The five opposition parties won 100 of the 169 seats in parliament, enough to unseat the centre-right coalition headed by Conservative Erna Solberg, according to results with 99.7 percent of all votes counted.
More than 42 percent of the electorate voted in advance.
Støre spoke to jubilant Labour supporters at the party’s election night event and said years of patience have paid off.
“We have waited, we have hoped and worked so hard, and now we can finally say, we did it,” Støre said at the event.
Labour were able to secure their pre-election dream majority consisting of themselves and the Socialist Left Party and Centre Party.
“Today folks, we are celebrating a change,” he said of Labour’s return to government after eight years in opposition.
Støre will be Norway’s 36th prime minister since 1873.
The Labour Party and Støre, have secured an absolute majority of 89 seats in parliament with its preferred allies, the Centre Party and the Socialist Left Party.
If the three parties are able to form a coalition in the coming weeks it would eliminate the need to rely on the support of the two other opposition parties, the Greens and the communist Red Party.
‘The Conservative government’s work is finished’
Just after 11pm last night Prime Minister Erna Solberg conceded defeat.
“The Conservative government’s work is finished for this time around,” Solberg, who has governed since 2013, told supporters. “I want to congratulate Jonas Gahr Støre, who now seems to have a clear majority for a change of government.”
Solberg thanked her supporters and said she was proud of the government’s achievements as eight years of centre-right rule draws to a close.
“If we now look at Norway in the final phase of the coronavirus pandemic, employment is back where it was before the coronavirus,” the outgoing PM said. “We have also encountered major challenges on our watch. The migrant crisis, the fall in oil prices, the coronavirus pandemic,” she added.
The Greens had said they would only support a left-wing government if it vowed an immediate end to oil exploration in Norway, Western Europe’s biggest oil producer.
Støre has rejected that ultimatum, not that it matters as Støre’s preferred coalition secured a majority and the Greens fell below the four percent election threshold.
A 61-year-old who campaigned against social inequality, Store has, like the Conservatives, called for a gradual transition away from the oil economy.

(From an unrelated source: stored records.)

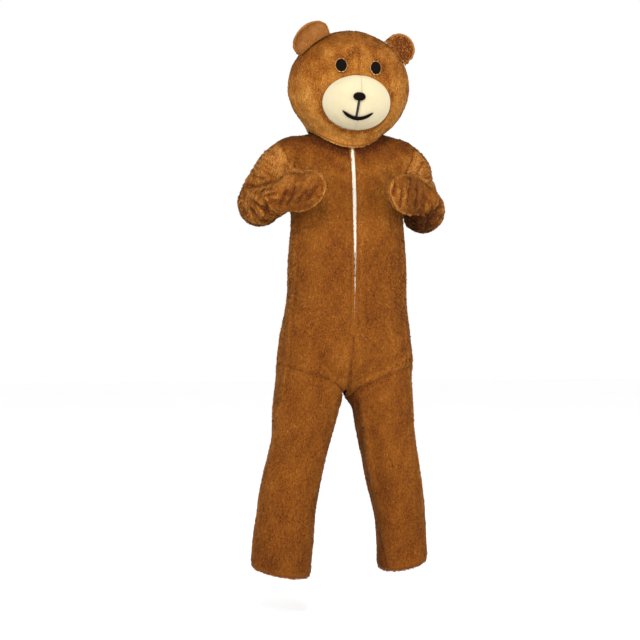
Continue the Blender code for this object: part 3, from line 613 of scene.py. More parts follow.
def fold_rise(key, p, n):
    """The small folds of one group, on what faces the front."""
    rise = np.zeros(len(p))
    for fold in FRONT_FOLDS.get(key, ()):
        x0, z0, x1, z1, width, height = np.array(fold) / 1000
        a, b, q = np.array((x0, z0)), np.array((x1, z1)), p[:, [0, 2]]
        t = np.clip((q - a) @ (b - a) / ((b - a) @ (b - a)), 0, 1)
        d = np.linalg.norm(q - a - t[:, None] * (b - a), axis=1)
        rise += height * hump(d, width) * np.clip(-n[:, 1] * 2 + 0.4, 0, 1)
    return rise


def sleeve_wrinkles(side, p):
    """Wrinkles round a sleeve, evenly apart from the armhole to the wrist."""
    line = np.array(ARM_LINE[side])
    start, way = line[:-1], np.diff(line, axis=0)
    long = np.linalg.norm(way, axis=1)
    t = np.clip(((p[:, None] - start) * way).sum(2) / long**2, 0, 1)
    gap = np.linalg.norm(p[:, None] - start - t[..., None] * way, axis=2)
    share = np.exp(-(gap - gap.min(1, keepdims=True)) / 0.010)
    along = (share * (np.cumsum(long) - long + t * long)).sum(1) / share.sum(1)
    turn = along / 0.0170 + 0.35 * waves(p, 0.060, 61)
    deep = 0.0048 - 0.0006 * hump(along - 0.18, 0.055)
    deep *= np.clip((along - 0.005) / 0.03, 0.3, 1)
    return deep * gathered(turn, 1) * np.clip(0.75 + 0.45 * waves(p, 0.070, 62), 0.3, 1.1)


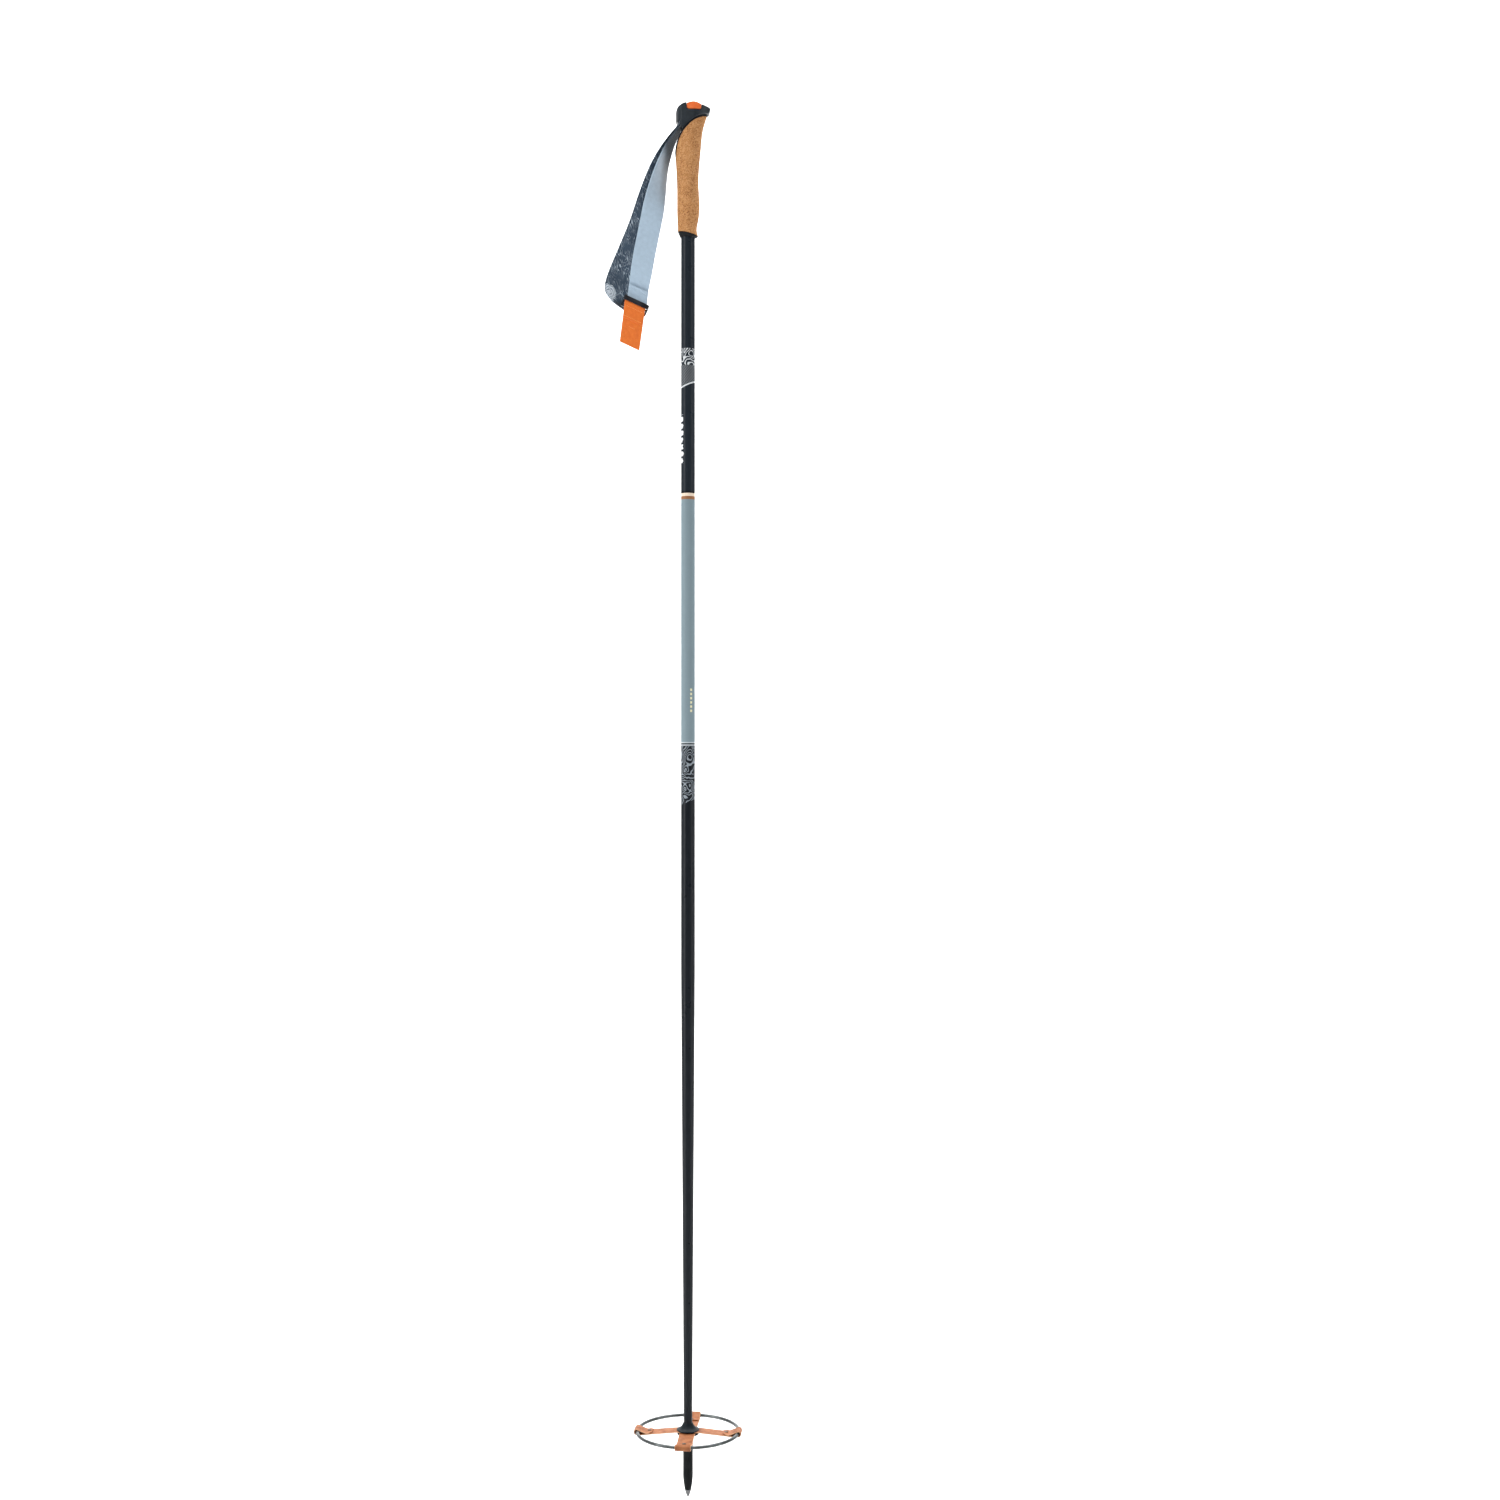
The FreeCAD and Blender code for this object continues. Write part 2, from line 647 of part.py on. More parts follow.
def ribbon(node, stations):
    """Flat strap through stations of centre, unit cross direction, half width and half thickness."""
    centres = [entry[0] for entry in stations]
    wires = []
    for number, (centre, across, half_width, half_thickness) in enumerate(stations):
        before = centres[max(number - 1, 0)]
        after = centres[min(number + 1, len(centres) - 1)]
        normal = across.cross(after - before).normalize()
        corners = []
        for side, face in ((-1, -1), (1, -1), (1, 1), (-1, 1)):
            corners.append(centre + across * (side * half_width) + normal * (face * half_thickness))
        wires.append(Part.makePolygon(corners + corners[:1]))
    feature = DOC.addObject("Part::Feature", node)
    feature.Shape = Part.makeLoft(wires, True, True)
    return keep(feature, node)


def cross_direction(turn, slope):
    """Cross direction of the strap: edge on at 0 turn, facing -Y at 90, its right side lower by slope."""
    facing = math.radians(turn)
    drop = math.radians(slope)
    return Vector(math.sin(facing) * math.cos(drop), math.cos(facing), -math.sin(facing) * math.sin(drop))


# centre x, y, z, turn towards the front view and slope of the cross direction
WEBBING_ROUTE = [
    (-9.3, 0.0, 1553.6, 0, 28),
    (-20.6, -1.0, 1532.5, 15, 28),
    (-29.2, -2.0, 1508.5, 30, 22),
    (-35.6, -4.0, 1479.0, 56, 16),
    (-41.4, -6.0, 1448.0, 88, 12),
    (-48.4, -7.0, 1413.0, 90, 14),
    (-52.3, -6.0, 1391.0, 90, 20),
]
# the same, with the pad's width and thickness at the end of each line
PAD_ROUTE = [
    (-10.9, 0.0, 1554.4, 0, 28, 25, 1.4),
    (-24.6, 1.8, 1532.5, 17, 28, 25, 1.6),
    (-33.6, 3.8, 1508.5, 42, 21, 27, 2.6),
    (-41.5, 7.0, 1478.0, 70, 18, 31, 3.4),
    (-49.8, 11.0, 1448.0, 88, 20, 35, 3.4),
    (-62.4, 13.0, 1414.0, 90, 21, 38, 3.4),
    (-73.0, 12.0, 1387.0, 90, 20, 39, 3.4),
    (-78.5, 9.5, 1365.0, 90, 27, 39, 3.2),
    (-74.5, 6.5, 1350.5, 90, 34, 33, 2.2),
]
# share of the pad's width that the lining covers, and the first of the pad's lines that it reaches
LINING_SHARE = 0.9
LINING_FIRST = 2
# how the webbing leans from the buckle's bar, across and up
TURNBACK_LINE = Vector(0.12, 0, 0.99)
# centre of the pad's tail where it leaves the pad, with the cut in its half width
TAIL_ROUTE = [
    (-70.0, 3.6, 1350.5, 1.0),
    (-65.0, 2.4, 1347.5, 0.5),
]


def buckle_frame_placement():
    """Frame at the buckle's upper bar, X along the bar and Z up across the buckle."""
    centre = Vector(size("buckle_x"), size("buckle_y"), size("buckle_z"))
    return Placement(centre, Rotation(Vector(0, 1, 0), size("buckle_turn")))


def webbing_stations():
    """Stations down the route, round the buckle's upper bar and back up as the sewn turn-back."""
    half_width = size("webbing_width / 2")
    half_thickness = size("webbing_thickness / 2")
    stations = []
    for x, y, z, turn, slope in WEBBING_ROUTE:
        stations.append((Vector(x, y, z), cross_direction(turn, slope), half_width, half_thickness))
    frame = buckle_frame_placement()
    along = frame.Rotation.multVec(Vector(1, 0, 0))
    loop = size("bar_loop_radius")
    layer = size("layer_offset")
    folded = [(layer, size("turnback_length"))]
    folded += [(loop * math.cos(math.radians(angle)), -loop * math.sin(math.radians(angle)))
               for angle in range(-30, 211, 30)]
    folded += [(-layer, size("turnback_length - turnback_short"))]
    for depth, height in folded:
        centre = frame.Base + Vector(0, depth, 0) + TURNBACK_LINE * height
        stations.append((centre, along, half_width - size("buckle_side_gap"), half_thickness))
    return stations


def make_strap():
    """Webbing, hand pad with its lining, and the pad's tail that reaches the buckle."""
    ribbon("strap_webbing", webbing_stations())
    pad = []
    lining = []
    for number, (x, y, z, turn, slope, width, thickness) in enumerate(PAD_ROUTE):
        across = cross_direction(turn, slope)
        centre = Vector(x, y, z)
        pad.append((centre, across, width / 2, thickness / 2))
    ribbon("hand_pad", pad)
    for number in range(LINING_FIRST, len(PAD_ROUTE)):
        centre, across, half_width, half_thickness = pad[number]
        before = pad[number - 1][0]
        after = pad[min(number + 1, len(pad) - 1)][0]
        normal = across.cross(after - before).normalize()
        lining_half = size("lining_thickness / 2")
        behind = half_thickness + lining_half + size("glue_gap")
        lining.append((centre + normal * behind, across, half_width * LINING_SHARE, lining_half))
    ribbon("pad_lining", lining)
    frame = buckle_frame_placement()
    along = frame.Rotation.multVec(Vector(1, 0, 0))
    half_width = size("webbing_width / 2")
    half_thickness = size("webbing_thickness / 2")
    tail = []
    for x, y, z, narrower in TAIL_ROUTE:
        tail.append((Vector(x, y, z), along, half_width - narrower, half_thickness))
    slot = frame.multVec(Vector(0, size("tail_depth"), -size("tail_height")))
    ribbon("pad_tail", tail + [(slot, along, half_width, half_thickness)])


def rectangle(half_width, low, high):
    """Corners of a rectangle centred on the upright axis."""
    left = "-(%s)" % half_width
    return [(left, low), (half_width, low), (half_width, high), (left, high)]


def bridge_part(name, depth, corners):
    """Block of the buckle's bridge, from just inside the frame's front forwards."""
    block = padded(name, "XZ_Plane", depth, corners)
    block.Placement = Placement(Vector(0, -size("bridge_start + (%s) / 2" % depth), 0), Rotation())
    return block


def make_buckle():
    """Ladder-lock buckle with two slots and a bridge over the webbing, and the tab below it."""
    upper = rectangle("buckle_slot_half_width", "-buckle_middle_top", "-bar_half_height")
    lower = rectangle("buckle_slot_half_width", "-buckle_low_slot", "-buckle_middle_bottom")
    ladder = padded("buckle_ladder", "XZ_Plane", "buckle_thickness",
                    rectangle("buckle_half_width", "-buckle_height", "bar_half_height"),
                    holes=[(upper, None), (lower, None)])
    front = bridge_part("bridge_front", "bridge_depth",
                        rectangle("buckle_half_width", "-bridge_foot", "bar_half_height"))
    space = bridge_part("bridge_space", "bridge_depth - bridge_wall",
                        rectangle("buckle_slot_half_width", "-buckle_height", "buckle_height"))
    buckle = fuse("buckle_frame", ladder, cut("bridge", front, space))
    buckle.Placement = buckle_frame_placement()
    keep(buckle, "buckle_frame")

    half = "webbing_width / 2"
    tab = padded("pull_tab", "XZ_Plane", "tab_thickness", [
        ("-(%s)" % half, "-tab_top"),
        ("-(%s) + tab_lean" % half, "-tab_top - tab_length"),
        (half + " + tab_lean", "-tab_top - tab_length + bar_half_height"),
        (half, "-tab_top"),
    ])
    forward = Vector(0, -size("tab_front + tab_thickness / 2"), 0)
    tab.Placement = buckle_frame_placement().multiply(Placement(forward, Rotation()))
    keep(tab, "pull_tab")


def check_document():
    """Stop on any object that failed and on any sub-part without a valid solid."""
    for item in DOC.Objects:
        if {"Invalid", "Error"} & set(item.State):
            raise RuntimeError("object failed: %s %s" % (item.Name, item.State))
    for item in PARTS:
        if item.Shape.isNull() or not item.Shape.isValid() or not item.Shape.Solids:
            raise RuntimeError("no valid solid: " + item.Label)


def export_parts():
    """Write each sub-part to its own STEP file."""
    os.makedirs("parts", exist_ok=True)
    for item in PARTS:
        item.Shape.exportStep("parts/%s.step" % item.Label)


fill_sheet()
make_shaft()
make_tip()
make_hub()
make_basket()
make_grip()
make_head()
make_strap()
make_buckle()
DOC.recompute()
check_document()
export_parts()
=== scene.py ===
"""Looks of a touring ski pole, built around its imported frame.

Metres. The tip's point is at the origin, +Z runs up the shaft and +X is the front of the grip.
"""
import logging
import math
from collections.abc import Callable, Sequence
from dataclasses import dataclass
from enum import Enum

import bpy
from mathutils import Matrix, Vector


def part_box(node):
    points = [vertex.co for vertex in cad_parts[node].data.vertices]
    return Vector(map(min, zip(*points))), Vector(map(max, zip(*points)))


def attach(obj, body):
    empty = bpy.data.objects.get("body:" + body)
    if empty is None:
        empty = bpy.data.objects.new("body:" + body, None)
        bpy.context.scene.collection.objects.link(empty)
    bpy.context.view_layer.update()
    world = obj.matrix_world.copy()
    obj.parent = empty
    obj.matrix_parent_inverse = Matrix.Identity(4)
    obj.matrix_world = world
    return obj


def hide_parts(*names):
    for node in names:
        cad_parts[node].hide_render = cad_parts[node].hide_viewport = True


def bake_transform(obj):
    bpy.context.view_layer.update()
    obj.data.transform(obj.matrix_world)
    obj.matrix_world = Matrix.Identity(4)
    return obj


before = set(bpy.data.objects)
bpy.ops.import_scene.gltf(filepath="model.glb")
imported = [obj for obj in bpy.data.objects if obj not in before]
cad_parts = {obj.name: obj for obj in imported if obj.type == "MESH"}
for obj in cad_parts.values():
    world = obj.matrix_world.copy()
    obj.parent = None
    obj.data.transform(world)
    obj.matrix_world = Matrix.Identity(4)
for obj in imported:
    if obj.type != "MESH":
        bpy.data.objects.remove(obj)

Socket = bpy.types.NodeSocket
Piece = bpy.types.Object
Material = bpy.types.Material
Colour = tuple[float, float, float]

LOG = logging.getLogger("touring_pole")
MM = 0.001


# ---------------------------------------------------------------- mesh tools


def start_clean() -> None:
    """Leave edit mode and deselect every object."""
    if bpy.context.object and bpy.context.object.mode != "OBJECT":
        bpy.ops.object.mode_set(mode="OBJECT")
    bpy.ops.object.select_all(action="DESELECT")


def pick(piece: Piece) -> None:
    """Select one piece alone and make it active."""
    start_clean()
    piece.select_set(True)
    bpy.context.view_layer.objects.active = piece


def edit_all(piece: Piece) -> None:
    """Open a piece in edit mode with its whole mesh selected."""
    pick(piece)
    bpy.ops.object.mode_set(mode="EDIT")
    bpy.ops.mesh.select_all(action="SELECT")


def settle(piece: Piece, smooth_angle: float = 35.0) -> Piece:
    """Put a piece's place into its mesh and shade it smooth below an angle.

    Args:
        piece: The mesh object to settle.
        smooth_angle: Largest angle, in degrees, that is still shaded smooth.

    Returns:
        The same object.
    """
    pick(piece)
    bpy.ops.object.transform_apply(location=True, rotation=True, scale=True)
    bpy.ops.object.shade_smooth_by_angle(angle=math.radians(smooth_angle))
    return piece


def close_up(piece: Piece, gap: float, smooth_angle: float) -> Piece:
    """Merge points closer than the gap, fill the open ends and turn every face outwards."""
    edit_all(piece)
    bpy.ops.mesh.remove_doubles(threshold=gap)
    bpy.ops.mesh.fill_holes(sides=0)
    bpy.ops.mesh.normals_make_consistent(inside=False)
    return settle(piece, smooth_angle)


def apply_modifier(piece: Piece, kind: str, **values: object) -> None:
    """Add one modifier to a piece, set its values and apply it."""
    modifier = piece.modifiers.new(kind.lower(), kind)
    for name, value in values.items():
        setattr(modifier, name, value)
    pick(piece)
    bpy.ops.object.modifier_apply(modifier=modifier.name)


def soften(piece: Piece, width: float, segments: int = 2) -> None:
    """Round the sharp edges of a piece by a bevel of the given width."""
    apply_modifier(piece, "BEVEL", width=width, segments=segments, limit_method="ANGLE",
                   angle_limit=math.radians(30))


def lathe(name: str, profile: Sequence[tuple[float, float]], segments: int = 96) -> Piece:
    """Round piece made by carrying a ring along a profile of radius and height.

    Args:
        name: Name of the new object.
        profile: Radius and height of each ring, in order along the skin.
        segments: Number of vertices in a ring.

    Returns:
        The closed piece; a profile that ends where it starts becomes a ring.
    """
    start_clean()
    radius, height = profile[0]
    bpy.ops.mesh.primitive_circle_add(vertices=segments, radius=radius, location=(0, 0, height))
    piece = bpy.context.object
    piece.name = name
    edit_all(piece)
    for (old_radius, old_height), (new_radius, new_height) in zip(profile, profile[1:]):
        bpy.ops.mesh.extrude_region_move(
            TRANSFORM_OT_translate={"value": (0, 0, new_height - old_height)})
        scale = new_radius / old_radius
        bpy.ops.transform.resize(value=(scale, scale, 1), center_override=(0, 0, new_height))
    return close_up(piece, 1e-6, 35.0)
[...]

The August “code red for humanity” report from the Intergovernmental Panel on Climate Change (IPCC) put the issue at the top of the agenda for the election campaign and forced the country to reflect on the oil that has made it immensely rich.
The report energised those who want to get rid of oil, both on the left and, to a lesser extent, the right.
The oil sector accounts for 14 percent of Norway’s gross domestic product, as well as 40 percent of its exports and 160,000 direct jobs.
In addition, the cash cow has helped the country of 5.4 million people amass the world’s biggest sovereign wealth fund, today worth close to 12 trillion kroner (almost 1.2 trillion euros, $1.4 trillion).
A former minister in the governments of Jens Stoltenberg between 2005 and 2013, Store is now expected to begin negotiations with the Centre, which primarily defends the interests of its rural base, and the Socialist Left Party, which is a strong advocate for environmental issues.
The trio, which already governed together in Stoltenberg’s coalitions, often have diverging positions, notably on the pace at which to exit the oil industry.
The Centrists have also said they would not form a coalition with the Socialist Left Party.
“I want a society that is more fair, with opportunities for all, and where we try to put everyone to work. That’s the number one priority,” Støre said Monday, also calling for a “fair climate policy”.
“We will take all the time we need to talk to the other parties,” he said just before the first projections were released.